It’s a Bling Thing

0
711
It’s a Bling Thing

Stylist to the stars dishes on the latest jewellery looks

By Bonnie Siegler

It’s that time of year, when the red carpet is graced with style and elegance—and bling. With the Oscars, Golden Globes and various other award shows revealing tastefully accessorized celebrities, you may be curious about the latest trends, and how to incorporate them into your wardrobe.

Michael O’Connor, style expert and frequent TV commentator, has worked with celebrities such as Amy Adams, Felicity Huffman and Gabourey Sidibe, to name a few. O’Connor finds inspiration in fashion and glamour to put his creative mind in motion, especially around awards season. Here O’Connor shares his thoughts on current jewellery trends and ideas for your next jewellery purchase.

The long and the short of it

While showy accent earrings were often a staple on the red carpet, O’Connor says that this look has evolved.

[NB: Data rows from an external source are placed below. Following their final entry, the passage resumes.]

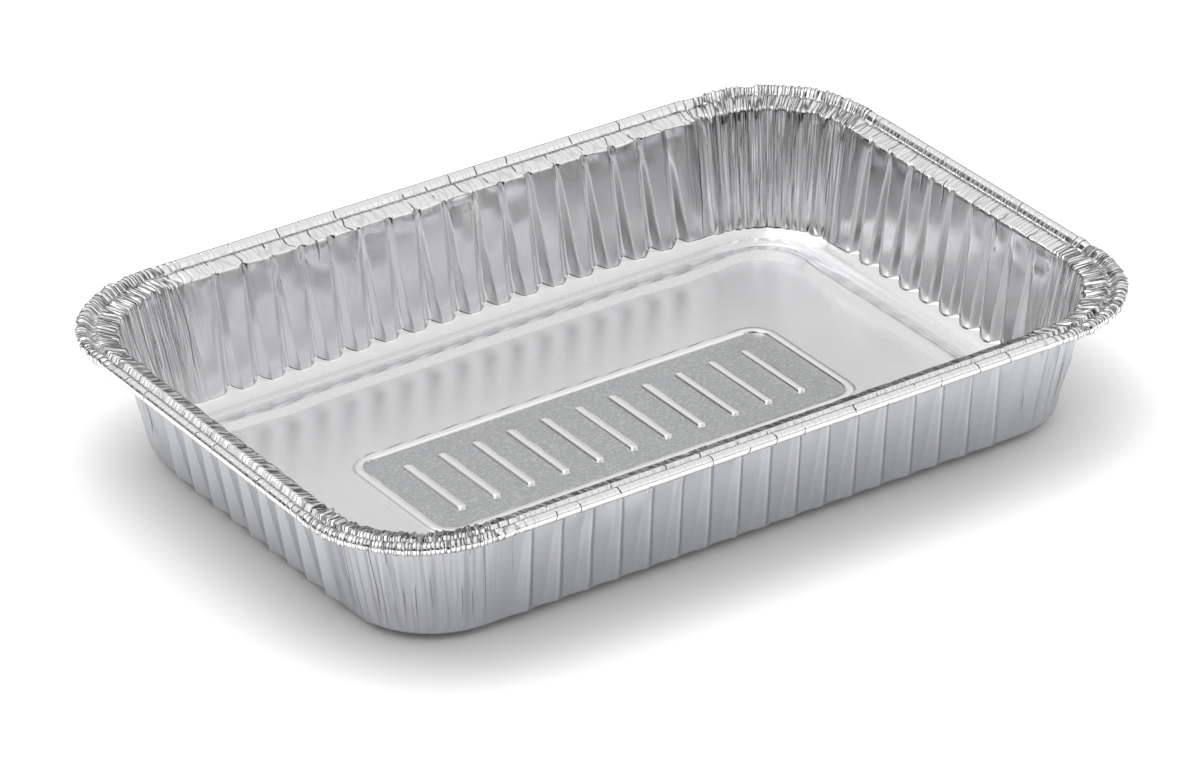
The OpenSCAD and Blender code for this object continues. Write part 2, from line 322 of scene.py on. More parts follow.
# Section of the sheet's inner side, from the foot of the wall to the end of the bead. Each station is
# [inset, height, share of the way up the wall, how far pleats are pressed in, and how far it is
# gathered, streaked, dented and creased]
bead_height = pan_height - bead_radius
flange_height = pan_height - flange_drop - flange_rise / 2
wall_top_inset = flange_inner + shoulder_radius
wall_top = flange_height - shoulder_radius
foot_height = (band_foot_inset - foot_inset) * band_slope + thickness
foot_margin = 0.3 * mm
wall_shares = (0, 0.02, 0.06, 0.11, 0.19, 0.29, 0.4, 0.51, 0.62, 0.73, 0.83, 0.92, 1)
stations = [(foot_inset + foot_margin, foot_height - foot_margin * band_slope, 0, 1, 0, 0, 0, 0)]
for share in wall_shares:
    stations.append((
        foot_inset + (wall_top_inset - foot_inset) * share,
        foot_height + (wall_top - foot_height) * share, share, 1,
        min(1, 0.15 + share * 9) * (1 - 0.3 * share), min(1, share * 2), max(0, 1.6 * share - 0.7),
        max(0, 4 * share - 3.4),
    ))
for bend in (22, 45, 68, 90):
    a = math.radians(bend)
    share = bend / 90
    stations.append((
        wall_top_inset - shoulder_radius * (1 - math.cos(a)), wall_top + shoulder_radius * math.sin(a),
        1, 1 - share, 0.6 * (1 - share), 1 - 0.5 * share, 0.5 * (1 - share), 0.7 + 0.3 * share,
    ))
for share in (0.33, 0.67, 1):
    stations.append((
        flange_inner + (flange_outer - flange_inner) * share, flange_height + flange_rise * share,
        1, 0, 0, 0.5, 0, 1,
    ))
groove_bottom = pan_height - groove_depth
bead_turns = (30, 55, 80, 105, 130, 155, 180, 210, 250, 300)
bead_inner = bead_radius * (1 + math.cos(math.radians(bead_turns[0])))
bead_inner_height = bead_height + bead_radius * math.sin(math.radians(bead_turns[0]))
for inset, height in (
        ((flange_outer + groove_middle) / 2, groove_bottom + 0.2 * (flange_height - groove_bottom)),
        (groove_middle, groove_bottom),
        ((groove_middle + bead_inner) / 2, (groove_bottom + bead_inner_height) / 2)):
    stations.append((inset, height, 1, 0, 0, 0, 0, 1))
first_bead_station = len(stations)
for bead_turn in bead_turns:
    a = math.radians(bead_turn)
    stations.append((
        bead_radius * (1 + math.cos(a)), bead_height + bead_radius * math.sin(a), 1, 0, 0, 0, 0, 0.9,
    ))
stations = np.array(stations)
# The bead's inside isn't seen, so the outer skin leaves out these of its stations
hidden_in_bead = [first_bead_station + i for i in (1, 2, 4, 5, 6, 8)]

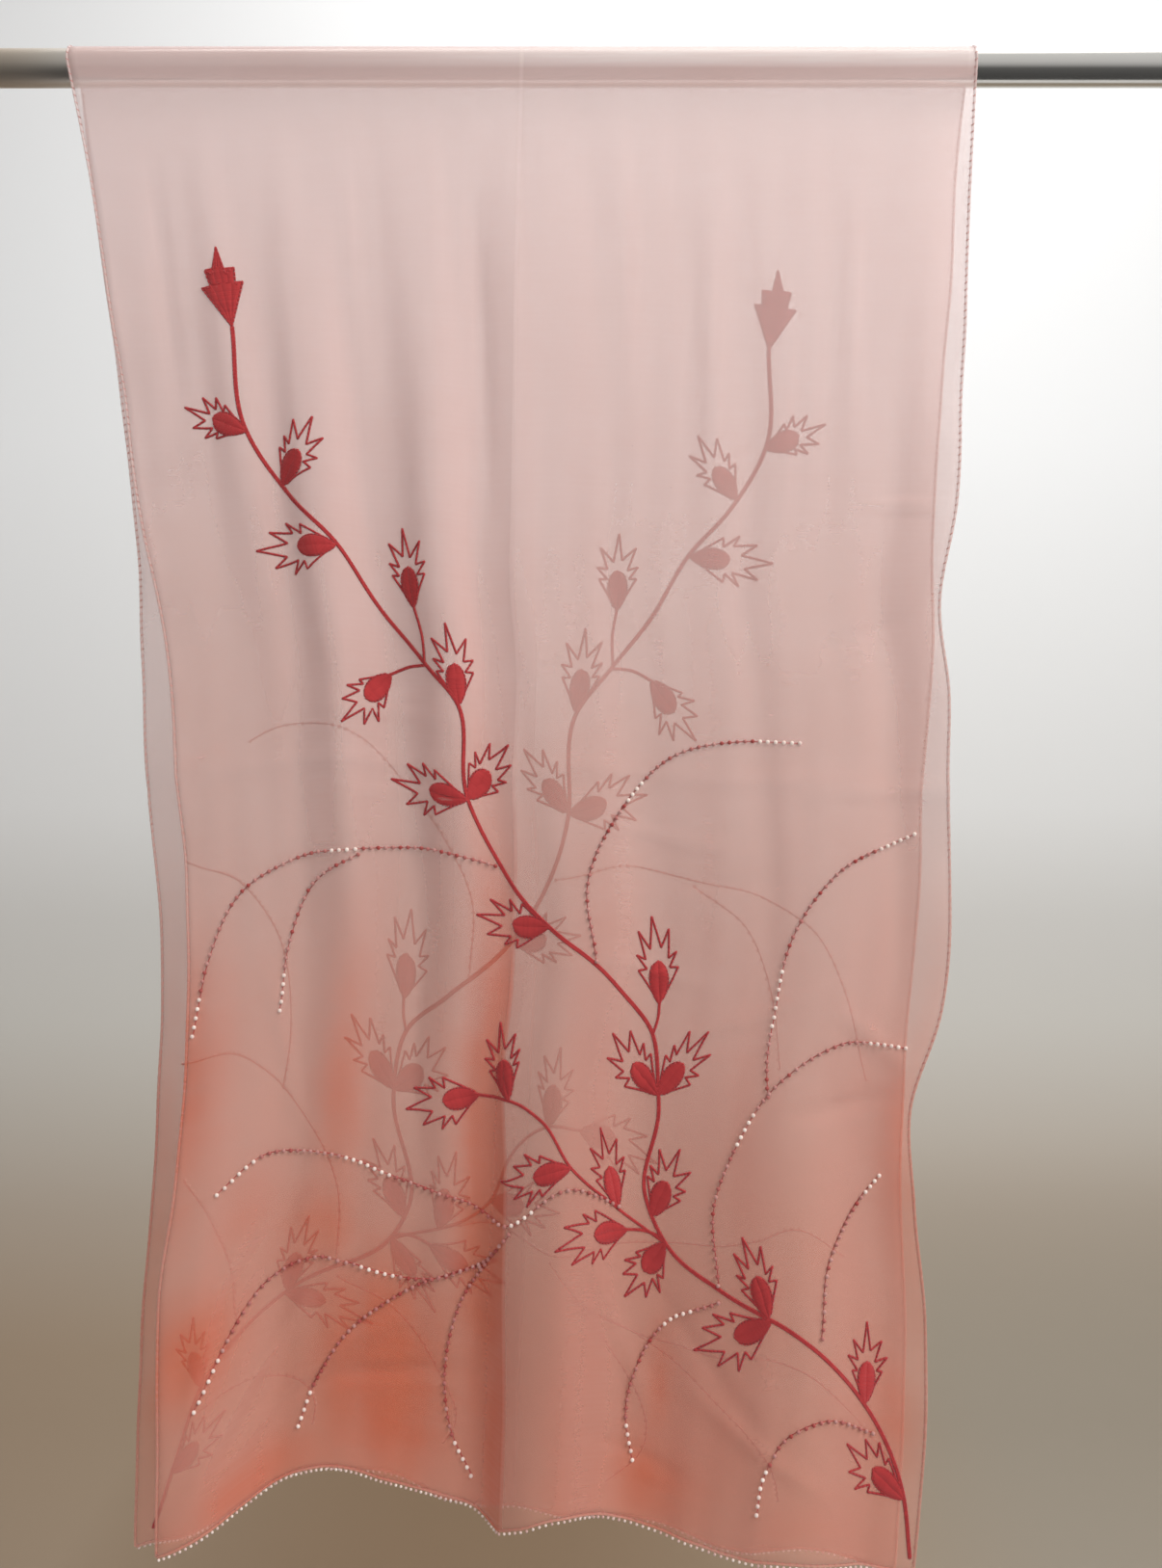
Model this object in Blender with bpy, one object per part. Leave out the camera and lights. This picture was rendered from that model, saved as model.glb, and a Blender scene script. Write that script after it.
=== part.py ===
"""A wide sheer scarf hung over a round steel rail, in metres, +Z up.

The origin is the middle of the rail's axis. The rail lies along X. One length of cloth goes up the
front (towards -Y), over the rail and down the back (towards +Y), so it is made as three walls that
meet 0.3 mm apart: front_fall, crown and back_fall. Narrow rolled hems run round its four edges.

A place on a fall is given by two lengths on the cloth: across, from the left edge as seen from the
front, and along, down the cloth from the level of the rail's axis.
"""
import math
from collections import namedtuple

import bmesh
import bpy
import numpy as np

# Rail
RAIL_DIAMETER = 0.025
RAIL_LENGTH = 0.92
RAIL_SIDES = 40
RAIL_CHAMFER = 0.001

# Cloth
CLOTH_WIDTH = 0.63
CLOTH_WALL = 0.001
CLOTH_TO_RAIL = 0.0004
SEAM_GAP = 0.0003
HANG_RADIUS = RAIL_DIAMETER / 2 + CLOTH_TO_RAIL + CLOTH_WALL / 2
CROWN_STEPS = 12
CROWN_COLUMNS = 12
LEFT_COLUMNS = 22
RIGHT_COLUMNS = 14
ROWS = 28

# Rolled hems, their inner side level with the wall's inner side
HEM_DIAMETER = 0.0024
HEM_SIDES = 6
HEM_REACH = SEAM_GAP + HEM_DIAMETER / 2
HEM_PROUD = (HEM_DIAMETER - CLOTH_WALL) / 2

# Pressed creases: one down the middle of the cloth, one across each fall
MIDDLE_CREASE = CLOTH_WIDTH / 2
MIDDLE_CREASE_DEPTH = 0.007
MIDDLE_CREASE_LEFT = 0.030
MIDDLE_CREASE_RIGHT = 0.110
CROSS_CREASE_ALONG = 0.507
CROSS_CREASE_DEPTH = 0.0022
CROSS_CREASE_HALF = 0.014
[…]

“Over the past 10 years, we have seen earrings get shorter during awards show season,” he says. “I’ve always loved a statement necklace and therefore led the charge when it came to styling in an effort to get the necklace back on red carpets. To do this, earrings needed to get shorter so they don’t compete—for example, at the Golden Globes, Kate Hudson wore a long pendant and smaller earrings, and Viola Davis had a larger Harry Winston necklace and small earrings.”

“However, I think some actresses and stylists are afraid of that look, so we have a total mix of earring lengths right now. Alison Janney at the Golden Globes wore large chandeliers; Debra Messing wore a lobe-clip style and Frances McDormand had more of an everyday look. So in terms of what is trending for earrings for major events, I think we’re in an “anything goes” phase.

Stack it up

The trend of layering and stacking of accessories such as necklaces and bracelets has been evident for several years in a row.

O’Connor says: “We have definitely seen a large amount of layering and stacking of necklaces and bracelets. Back in 2008, some saw that layering look as a great way to bring back ‘statement areas’. You may remember Nicole Kidman in a L’Wren Scott necklace in 2008” (draped in glittering varied lengths around the actress’s neck).
On whether the layering trend is still alive, O’Connor reports: “We’re still seeing that today. The necklace Viola Davis wore this year had that layered feel to it. Bracelets, too, have gone through this same transition.”

Do double duty

The layering of accessories can also bring versatility to some pieces. For instance, a necklace with length can be wrapped around the wrist several times creating a stacked look.
About accessories with dual purpose, O’Connor says: “One of the things that I’ve always loved about jewellery is its versatility. Necklaces can be worn in many ways, pins in many areas. If you look at the historic designs of the major jewellery houses like Van Cleef and Arpels, necklaces easily transitioned into bracelets. Necklaces often were affixed to frames to become tiaras earlier last century. Jewellery is a great way to add interest to an outfit.”

Think small

Necklaces, bracelets and earrings often take centre stage on the red carpet and in our accessory collections. O’Connor encourages women to look beyond these and consider smaller or less popular pieces such as brooches, rings and hair pins, reiterating his idea that jewellery can and should be repurposed to serve dual duty as an accent for more than one area.

“I’m all about jewellery in other areas,” he says. “I think a brooch is one of the most beneficial investments a woman can make. A brooch can be used in so many places—lapel, shoes, handbag, hair…with a little imagination, this kind of jewellery can be used in a variety of ways.”

And think big

Speaking of investments, O’Connor also shares his philosophy and suggestions to clients considering their next jewellery purchase.

“Buy the best and build yourself a jewellery wardrobe,” he says. “These days the cost of everything has become so expensive. Costume jewelry can cost $250 and upwards. My belief is that I’d rather have a great piece at a higher cost that is versatile and keeps some value over time, rather than a big statement piece that has no long-term value.”
So when choosing for short-term savings by shopping for costume jewellery, take a good look at how much it actually costs—as O’Connor mentioned, this type of jewellery has definitely risen in price over the last several years—and do some comparison shopping in jewellery that uses real metals and gemstones and may cost more, but could be a nice investment for the future, offering you more value overall.